Laterally Divergent, Supercritical Flow Causes Intense Mixing

W Rockwell Geyer and David K Ralston, Woods Hole Oceanographic Institution, Applied Ocean Physics and Engineering, Woods Hole, MA, United States
Abstract:
Intense mixing occurs in estuaries and river plumes where topographic forcing leads to hydraulic transitions to supercritical flow. Observations in the salt-wedge estuary of Connecticut River indicate that laterally divergent topography, both inside the estuary and at the mouth, provides the forcing for the transition to supercritical flow and intensified mixing.
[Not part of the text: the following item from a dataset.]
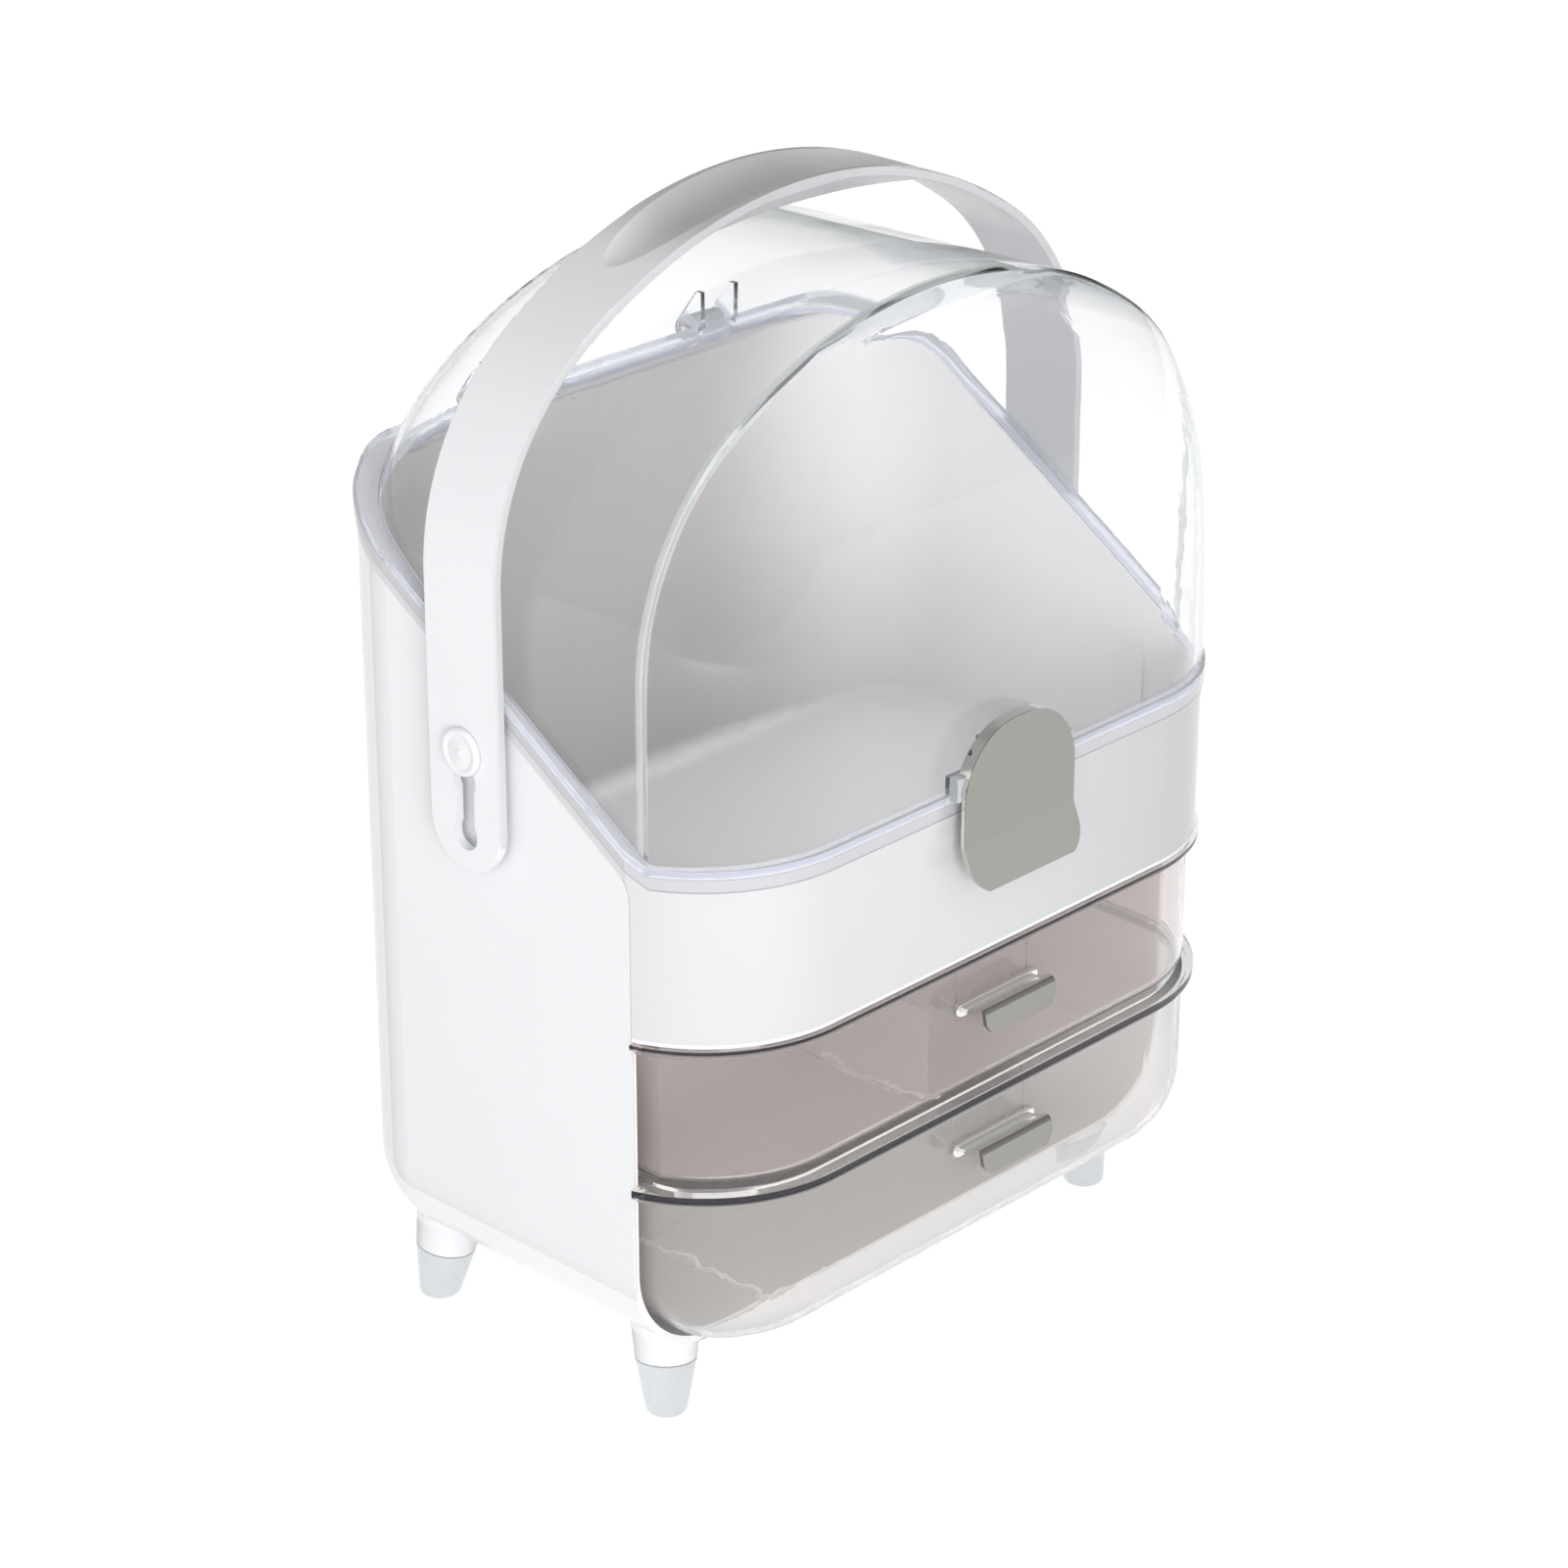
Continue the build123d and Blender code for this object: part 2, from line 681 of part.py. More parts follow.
with BuildPart() as latch_tab:
    lip_lean = radians(tab_lip_angle)
    lip_end = (tab_y - lip_run, tab_bend_z - tab_lip_length * cos(lip_lean))
    lip_foot_z = lip_end[1] - tab_plate * sin(lip_lean)
    with BuildSketch(Plane.YZ):
        with BuildLine():
            Polyline(
                (tab_y, tab_top_z),
                (tab_y, tab_bend_z),
                lip_end,
                (lip_end[0] + tab_plate * cos(lip_lean), lip_foot_z),
                (tab_y + tab_plate, tab_bend_z - tab_plate * tan(lip_lean / 2)),
                (tab_y + tab_plate, tab_top_z),
                close=True,
            )
        make_face()
    extrude(amount=tab_width / 2, both=True)
    with BuildSketch(Plane.XZ.offset(-tab_y + 2 * tab_lip_length)):
        add(tab_outline(0, lip_foot_z, tab_lip_corner))
    extrude(amount=-4 * tab_lip_length, mode=Mode.INTERSECT)
    with BuildSketch(Plane.XZ.offset(-tab_y)):
        add(tab_outline(0, tab_bend_z, 0))
        add(tab_outline(tab_wall, tab_bend_z, 0), mode=Mode.SUBTRACT)
        with Locations((0, tab_wall_z)):
            Rectangle(tab_width, far, align=(Align.CENTER, Align.MIN), mode=Mode.INTERSECT)
    extrude(amount=-tab_wall_depth)
    for side in (-1, 1):
        ear_x = (tab_lug_pitch + tab_lug_width + tab_ear_thickness) / 2 + seat_gap
        with BuildSketch(Plane.YZ.offset(side * ear_x)):
            with BuildLine():
                CenterArc((tab_pin_y, tab_pin_z), tab_knuckle_radius, 0, 360)
                Line(
                    (tab_y + tab_plate / 2, tab_pin_z - 2 * tab_knuckle_radius),
                    (tab_y + tab_plate / 2, tab_pin_z + tab_knuckle_radius),
                )
            make_hull()
        extrude(amount=tab_ear_thickness / 2, both=True)
    with Locations(Plane(origin=(0, tab_pin_y, tab_pin_z), z_dir=(1, 0, 0))):
        Cylinder(tab_pin_diameter / 2 + fit_gap, tab_width, mode=Mode.SUBTRACT)
    # Nib that lies under the rib of the tub, its end in line with the rib's front
    with BuildSketch(Plane.YZ):
        with BuildLine():
            Polyline(
                (tab_y + tab_plate / 2, catch_z - nib_drop),
                (front_y - catch_reach, catch_z - nib_drop),
                (front_y - catch_reach, catch_z - nib_drop - nib_height / 2),
                (tab_y + tab_plate / 2, catch_z - nib_drop - nib_height),
                close=True,
            )
        make_face()
    extrude(amount=nib_width / 2, both=True)
latch_tab.part.label = "latch_tab"
export_step(latch_tab.part, "parts/latch_tab.step")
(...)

The zones of mixing are readily identifiable based on echo-sounding images of large-amplitude shear instabilities. The gradient Richardson number (Ri) averaged across the mixing layer decreases to a value very close to 0.25 during a most of the active mixing phase. The along-estuary variation in internal Froude number and interface elevation are consistent with a steady, two-layer hydraulic representation that includes a parameterization for interfacial stress based on adjustment to a critical value of Ri. The hydraulic calculation clearly indicates that the mixing results from lateral straining of the shear layer, and instabilities develop so rapidly that the overall flow is maintained at the mixing threshold value of Ri=0.25, even with continuous, active mixing. The amount of mixing is constrained by and can be predicted by the overall flow geometry, providing a means of estimating mixing and entrainment in hydraulically controlled flows in estuaries, river mouths and the ocean.